On April 10, Dreamworks released Trolls World Tour, sequel to Trolls, to be watched at home whilst in quarantine.

The first film, Trolls, which came out four years ago, focused on the story of pop trolls, the peppy Princess Poppy, played by Anna Kendrick; the cynical Branche, played by Justin Timberlake and their quest to save the trolls of their village from being eaten by the unhappy Bergens.

In Trolls 2, the audience, along with the main characters, discover that there are five other kinds of trolls aside from them proving their world to be more diverse than they thought. Altogether their world is divided between the rock, funk, country, classical, pop and techno trolls with other subgenres like the K-pop gang trolls, reggaeton trolls, Chaz the smooth jazz troll and the two yodeler trolls.

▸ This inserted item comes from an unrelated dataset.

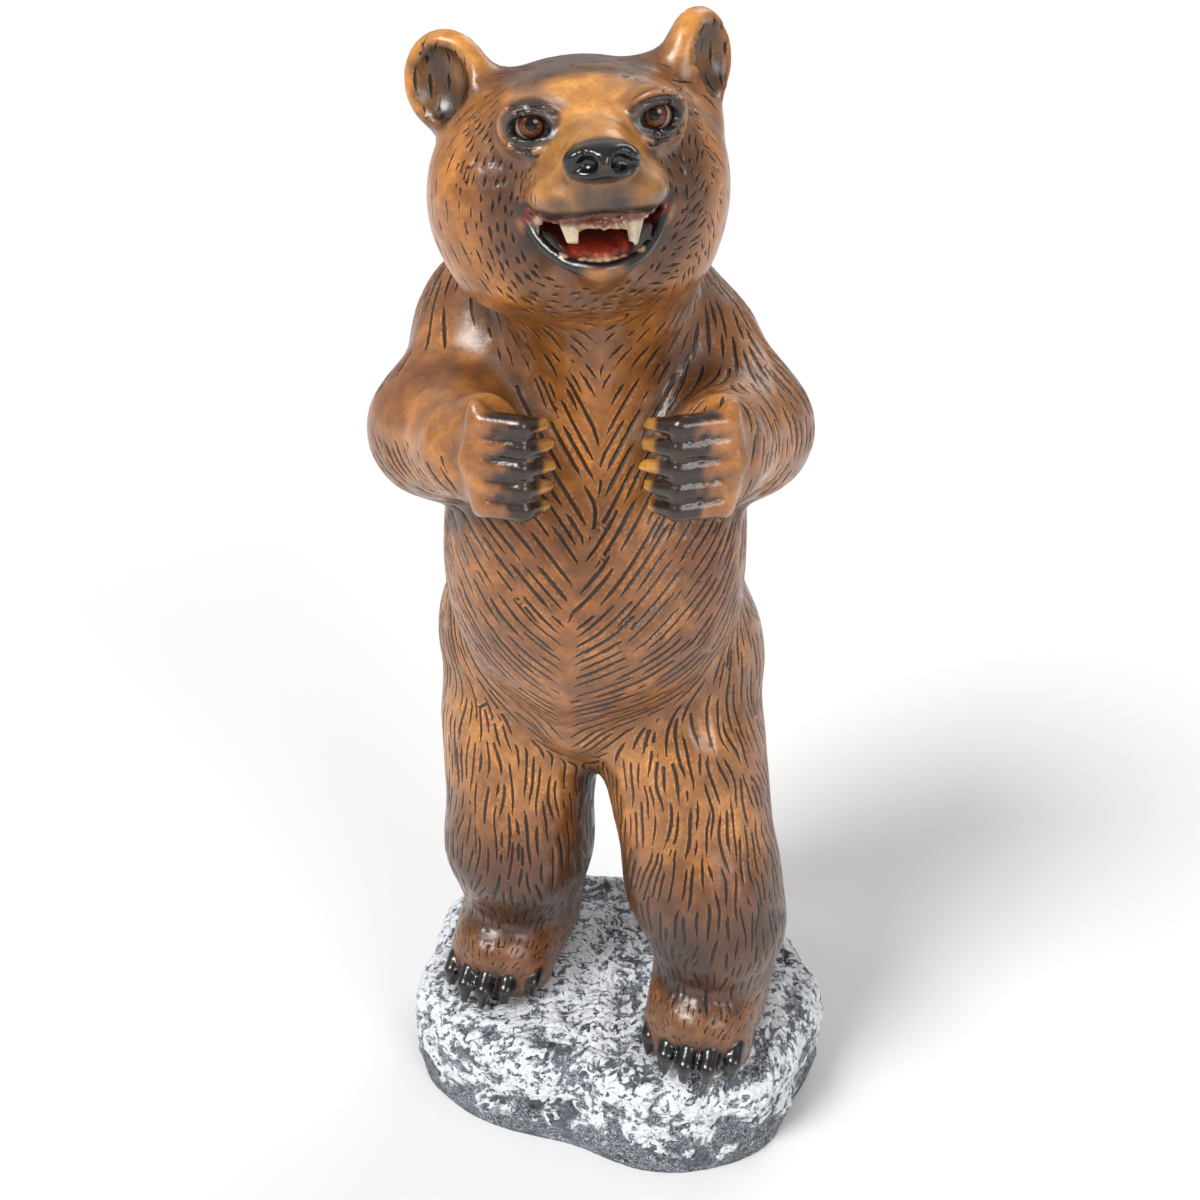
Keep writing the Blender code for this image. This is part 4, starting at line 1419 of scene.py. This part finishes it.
def plinth_box():
    feet = np.array([RIGHT_FOOT, LEFT_FOOT]) * UNIT
    side = FOOT_HALF_WIDTH * UNIT
    front = TOE_REACH * UNIT + PLINTH_FRONT_MARGIN
    back = HEEL_REACH * UNIT + PLINTH_BACK_MARGIN
    low = feet.min(axis=0) - (side + PLINTH_RIGHT_MARGIN, front)
    high = feet.max(axis=0) + (side + PLINTH_LEFT_MARGIN, back)
    return low, high


def figure_place():
    low, high = plinth_box()
    middle = (low + high) / 2
    return (-middle[0], -middle[1], PLINTH_HEIGHT + SEAT_GAP)


def plinth_outline(sides):
    """The plinth's plan, a rounded block with broken corners, as points round the origin."""
    low, high = plinth_box()
    half = (high - low) / 2
    angles = np.linspace(0.0, 2 * math.pi, sides, endpoint=False)
    across, along = np.cos(angles), np.sin(angles)
    squareness = 2.75
    reach = (np.abs(across) ** squareness + np.abs(along) ** squareness) ** (-1 / squareness)
    reach *= 1 + 0.008 * np.sin(2 * angles + 2.6) + 0.022 * np.sin(5 * angles + 0.7)
    reach *= 1 + 0.012 * np.sin(9 * angles)
    plan = np.stack([reach * across, reach * along], axis=1)
    plan = 2 * (plan - plan.min(axis=0)) / (plan.max(axis=0) - plan.min(axis=0)) - 1
    return plan * half


def rock_relief(x, y, z):
    wave = np.sin(31 * x + 2 * np.sin(17 * y)) * np.sin(27 * y + 1.5 * np.sin(23 * z + 19 * x))
    chips = np.sin(58 * x - 41 * y + 47 * z) * np.sin(49 * y + 37 * x + 29 * z)
    return np.clip(0.5 + 0.35 * wave + 0.25 * chips, 0, 1)


def off_the_seats(x, y):
    """0 where a foot stands on the rock, and 1 clear of the feet."""
    place = figure_place()
    clear = np.ones_like(x)
    for foot_x, foot_y in (RIGHT_FOOT, LEFT_FOOT):
        side = np.abs(x - place[0] - foot_x * UNIT) - (FOOT_HALF_WIDTH + SEAT_RIM) * UNIT
        front = (foot_y - TOE_REACH - SEAT_RIM) * UNIT - (y - place[1])
        back = (y - place[1]) - (foot_y + HEEL_REACH + SEAT_RIM) * UNIT
        outside = np.maximum(side, np.maximum(front, back))
        clear = np.minimum(clear, np.clip(outside / (SEAT_SLOPE * UNIT), 0, 1))
    return clear


def wander(place):
    """Smooth noise as a vector, the same in every run."""
    shifts = ((9.3, -1.5, -8.0), (0.0, 0.0, 0.0), (6.3, 11.2, -5.4))
    return Vector([noise.noise(place + Vector(shift)) for shift in shifts])


def fine_rock(points):
    """Small hammered and crumbled relief, from 0 in a pit to 1 on a crest."""
    made = []
    for p in points.tolist():
        v = Vector(p)
        warp = wander(v * 22.0) * 0.012
        slab = noise.noise((v + warp) * 34.0) + 0.5 * noise.noise(v * 15.0)
        worm = 1.0 - min(abs(noise.noise((v + warp * 1.5) * Vector((72.0, 72.0, 60.0)))) * 4.5, 1.0)
        crumb = noise.noise(v * 150.0)
        made.append(0.6 + 0.42 * slab - 0.4 * worm + 0.16 * crumb)
    return np.clip(np.array(made), 0.0, 1.0)


def plinth_rings(sides):
    """Rings of the plinth's surface: place, outward direction of the relief and how deep it may go."""
    plan = plinth_outline(sides)
    outward = plan / np.linalg.norm(plan, axis=1)[:, None]
    rounding = min(PLINTH_EDGE_ROUNDING, 0.8 * PLINTH_HEIGHT)
    skirt = SKIRT_SHARE * PLINTH_HEIGHT
    profile = []
    for share in np.linspace(0, 1, SKIRT_RINGS, endpoint=False):
        profile.append((PLINTH_FOOT_INSET * (1 - 0.7 * share), skirt * share, 0.0))
    for share in np.linspace(0, 1, WALL_RINGS, endpoint=False):
        z = skirt + (PLINTH_HEIGHT - rounding - skirt) * share
        profile.append((0.3 * PLINTH_FOOT_INSET * (1 - share), z, 0.0))
    for angle in np.radians(np.linspace(0, 88, EDGE_RINGS)):
        inset = rounding * (1 - math.cos(angle))
        profile.append((inset, PLINTH_HEIGHT - rounding * (1 - math.sin(angle)), angle))
    made = []
    for inset, z, angle in profile:
        depth = PLINTH_RELIEF_DEPTH * rock_relief(plan[:, 0], plan[:, 1], z) * min(1.0, z / rounding)
        depth = depth * math.cos(angle)
        ring_points = np.column_stack([plan - outward * (inset + depth)[:, None], np.full(sides, z)])
        way = np.column_stack([outward * math.cos(angle), np.full(sides, math.sin(angle))])
        made.append((ring_points, way, np.full(sides, min(1.0, 0.25 + z / 0.06))))
    rim = made[-1][0][:, :2]
    for share in np.linspace(1.0, 0.0, TOP_RINGS + 2)[1:-1]:
        x, y = (rim * share).T
        clear = off_the_seats(x, y)
        sink = PLINTH_RELIEF_DEPTH * rock_relief(x, y, PLINTH_HEIGHT) * clear
        top = np.column_stack([x, y, PLINTH_HEIGHT - sink])
        made.append((top, np.tile((0.0, 0.0, 1.0), (sides, 1)), clear))
    return made


def rock_paint():
    """Black paint in the pits of the rock and white dry brush on its crests."""
    make = Nodes("painted_rock")
    relief = make.attribute("relief")
    pit = make.ramp(make.noise(72.0, 1.5, 0.5, 1.0), 0.57, 0.62)
    thin = make.math("ABSOLUTE", make.math("SUBTRACT", make.noise(46.0, 2.0, 0.6, 1.6), 0.5))
    thin = make.times(make.ramp(thin, 0.03, 0.006), 0.45)
    vein = make.math("SUBTRACT", 1.0, make.math("MAXIMUM", pit, thin), clamp=True)
    crumb = make.noise(110.0, 3.0, 0.6, 0.4)
    height = make.math("MULTIPLY_ADD", crumb, 0.36, relief)
    height = make.math("MULTIPLY_ADD", vein, 0.22, height)
    low_side = make.attribute("white")
    level = make.math("ADD", height, make.math("MULTIPLY_ADD", low_side, 0.5, -0.5))
    white = make.ramp(level, 0.66, 0.9)
    white = make.times(white, make.ramp(vein, 0.0, 1.0, 0.08, 1.0))
    white = make.times(white, make.ramp(make.noise(420.0, 2.0, 0.6), 0.3, 0.55, 0.72, 1.0))
    wash = make.ramp(make.noise(16.0, 3.0, 0.6), 0.38, 0.68)
    dark = make.mix(make.ramp(crumb, 0.35, 0.75), tone(34, 36, 40), tone(88, 93, 104))
    dark = make.mix(make.times(wash, 0.4), dark, tone(112, 119, 132))
    scratch = make.math("ABSOLUTE", make.math("SUBTRACT", make.noise(85.0, 2.0, 0.6, 2.2), 0.5))
    patch = make.ramp(make.noise(26.0, 2.0, 0.6), 0.35, 0.5)
    scratch = make.times(make.ramp(scratch, 0.04, 0.012), patch)
    dark = make.mix(make.times(scratch, 0.7), dark, tone(206, 212, 220))
    colour = make.mix(white, dark, tone(228, 232, 237))
    make.bump(height, 0.004, 0.9)
    make.set(Base_Color=colour, Roughness=make.ramp(white, 0.0, 1.0, 0.5, 0.75))
    return make.material


def build_plinth():
    sides = ROCK_SIDES
    rings = plinth_rings(sides)
    points, ways, limit = (np.concatenate([ring[i] for ring in rings]) for i in range(3))
    relief = fine_rock(points)
    points -= ways * ((1 - relief) * ROCK_RELIEF * limit)[:, None]
    count = len(rings)
    faces = []
    for ring_index in range(count - 1):
        base, above = ring_index * sides, (ring_index + 1) * sides
        i = np.arange(sides)
        j = (i + 1) % sides
        faces += np.stack([base + i, base + j, above + j, above + i], axis=1).tolist()
    faces.append(list(range((count - 1) * sides, count * sides)))
    faces.append(list(range(sides))[::-1])
    mesh = mesh_of("cast_rock", points, faces)
    layer(mesh, "relief", relief)
    layer(mesh, "white", ramp(0.0, 0.1, points[:, 2]))
    rock = added("cast_rock", mesh)
    mesh.materials.append(rock_paint())
    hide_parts("rock_plinth")
    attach(rock, "root")


# Eyes


def eye_paint():
    """White, iris and pupil by the angle from the gaze, under clear glass."""
    make = Nodes("glass_eye")
    angle = make.attribute("gaze")
    streak = make.noise(900.0, 3.0, 0.6)
    iris = make.mix(make.ramp(streak, 0.35, 0.7), tone(52, 24, 12), tone(142, 78, 40))
    iris = make.mix(make.ramp(angle, 32.0, 43.0), iris, tone(36, 18, 12))
    colour = make.mix(make.ramp(angle, PUPIL_ANGLE + 1.5, PUPIL_ANGLE), iris, tone(6, 5, 6))
    white = make.mix(make.ramp(angle, 44.0, 64.0), tone(162, 144, 126), tone(92, 66, 54))
    colour = make.mix(make.ramp(angle, IRIS_ANGLE, IRIS_ANGLE + 2.5), colour, white)
    make.set(Base_Color=colour, Roughness=0.04)
    return make.material


def build_eye(name, paint):
    low, high = (np.array(corner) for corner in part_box(name))
    centre = (low + high) / 2
    camera_place = np.array(bpy.context.scene.camera.location)
    gaze = Vector(camera_place - centre).normalized()
    form = bmesh.new()
    bmesh.ops.create_uvsphere(form, u_segments=64, v_segments=40, radius=EYE_RADIUS)
    turned = gaze.to_track_quat("Z", "Y").to_matrix().to_4x4()
    mesh = bpy.data.meshes.new(name + "_glass")
    form.to_mesh(mesh)
    form.free()
    spots = np.array([v.co for v in mesh.vertices])
    angle = np.degrees(np.arccos(np.clip(spots[:, 2] / EYE_RADIUS, -1, 1)))
    layer(mesh, "gaze", angle)
    mesh.transform(Matrix.Translation(Vector(centre)) @ turned)
    mesh.shade_smooth()
    eye = added(name + "_glass", mesh)
    mesh.materials.append(paint)
    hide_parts(name)
    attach(eye, "root")


# Stage


def camera():
    x, y, _ = figure_place()
    made = added("camera", bpy.data.cameras.new("camera"))
    side, ahead = math.sin(CAMERA_TURN), math.cos(CAMERA_TURN)
    made.location = (x + side * CAMERA_REACH, y - ahead * CAMERA_REACH, CAMERA_HEIGHT)
    level = math.cos(CAMERA_PITCH)
    look = Vector((-side * level, ahead * level, -math.sin(CAMERA_PITCH)))
    made.rotation_mode = "QUATERNION"
    made.rotation_quaternion = look.to_track_quat("-Z", "Y")
    made.data.sensor_width = SENSOR_WIDTH
    made.data.lens = SENSOR_WIDTH * FOCAL_SHARE
    made.data.clip_start = 0.05
    bpy.context.scene.camera = made


def sun(name, way, spread, strength):
    """A soft even light from a direction, spread over an angle in degrees."""
    data = bpy.data.lights.new(name, "SUN")
    data.angle = math.radians(spread)
    data.energy = strength
    made = added(name, data)
    made.rotation_mode = "QUATERNION"
    made.rotation_quaternion = Vector(way).to_track_quat("Z", "Y")


def studio():
    world = bpy.data.worlds.new("studio")
    bpy.context.scene.world = world
    world.use_nodes = True
    background = world.node_tree.nodes["Background"]
    background.inputs["Color"].default_value = (1.0, 0.99, 0.98, 1.0)
    background.inputs["Strength"].default_value = 0.42
    sun("key", (-0.5, -0.85, 1.0), 22, 2.5)
    sun("fill", (0.9, -0.75, 0.55), 26, 0.9)
    sun("back", (0.3, 1.0, 0.9), 30, 0.5)
    bpy.context.scene.view_settings.view_transform = "Standard"
    form = bmesh.new()
    bmesh.ops.create_grid(form, x_segments=1, y_segments=1, size=40.0)
    mesh = bpy.data.meshes.new("floor")
    form.to_mesh(mesh)
    form.free()
    floor = added("floor", mesh)
    make = Nodes("pale_floor")
    make.set(Base_Color=(0.86, 0.86, 0.86, 1.0), Roughness=0.9)
    mesh.materials.append(make.material)
    floor.location = (0, 0, -0.0005)


camera()
studio()
build_bear()
build_plinth()
glass = eye_paint()
for eye_name in EYE_PLACES:
    build_eye(eye_name, glass)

Each different type of troll was cleverly and beautifully designed to portray their genre of music. The rock trolls had jeans and leather jackets and piercings; the funk trolls’ kingdom is full of vinyl disks; the country trolls have cowboy hats and horse-like bodies to capture that Southwestern feeling; the classical trolls all wear powdered wigs and their king’s name is Trollzart, a play on famous classical composer Mozart; the pop trolls, of course, are very peppy and upbeat with bright and vibrant colors and lastly, the techno trolls have neon glowing pixelated hearts.

All the uniquely different trolls, probably designed for toy production, were a lovely sight to behold.

While Trolls World Tour was a visual delight, the film was overly packed with an unnecessary amount of songs, leaving little space for the story.

The film’s soundtrack consists of 20 songs, but it feels like 30. The characters start and end with a song. The middle of the film bounces between the plot and a plethora of tunes.

Aside from the overbearing list of songs, at times, there were just too many visuals that the film became confusing and hectic.

Chaz, the smooth jazz troll, is an interesting character who has  potential until his music almost randomly intoxicates the main characters with its smooth melody, even giving them bizarre hallucinations. It is unfortunate the film’s creators resorted to putting the idea of hallucinogens in a kids’ movie for laughs.

Another aspect of the film some Avengers fans may not have found amusing was its striking, though probably unintentional, similarity to the film Avengers: Infinity War. The rock troll Queen Barb could be seen as Avengers villain Thanos. Queen Barb was after the six strings that controlled all music while Thanos was after the six infinity stones. Queen Barb, on the other hand, while a similar color to Thanos, is far cuter.

On a lighter note, the film’s message on the negatives of colonialism and positives of embracing our differences is a great message to share with children, especially in these dark times.

The positives and negatives of Trolls World Tour balance each other out to leave a film perfect for children, its intended audience. For adults and teens however, it is not recommended.